2 Heat the olive oil in a large frying pan over medium heat. Sauté the onion, carrot and potato for about 15 minutes until softened, stirring occasionally.

3 Add the tuna, olives, capers, grated tomato, parsley, paprika, cumin and some salt. Stir mixture well and cook for a few more minutes. Transfer to a bowl to cool.

4 To make the empanadas, place a wonton wrapper on a flat surface and add 2 teaspoons of filling. Dip your fingers in a small bowl of cold water and moisten the edges of the wonton wrapper with your fingers. Fold wrapper over the filling, making a half-moon shape and pinch the edges firmly to close. Repeat process with remaining wonton wrappers.

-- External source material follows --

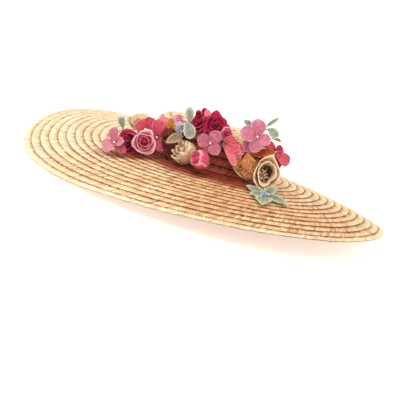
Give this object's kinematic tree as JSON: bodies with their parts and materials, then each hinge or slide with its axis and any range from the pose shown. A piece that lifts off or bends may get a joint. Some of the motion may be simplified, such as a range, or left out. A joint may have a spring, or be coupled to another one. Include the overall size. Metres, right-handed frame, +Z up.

5 Heat vegetable oil to 180˚C in a large, high-sided frying pan and fry the empanadas in batches for 5 minutes, turning them once or twice, until golden brown. Drain on kitchen paper. Serve immediately with the herb salsa.

Wine Match

2020 Shadowfax Minnow Grenache Mataro, Geelong, A$25

Empanadas typically have a meat filling but here it’s tuna – from a can. A gutsy pinot gris could work, as would a crisp dry rosé, but as the weather is still cool, I’ve opted for a light red. The Minnow is in the GSM mould but at the lighter end of the spectrum. There’s no shiraz in the blend but there’s a splash of carignan to add spice and some earthy flavours. It’s a juicy red with modest tannins that won’t challenge the paprika and sufficient flesh to work with the intense flavours of the tuna empanadas.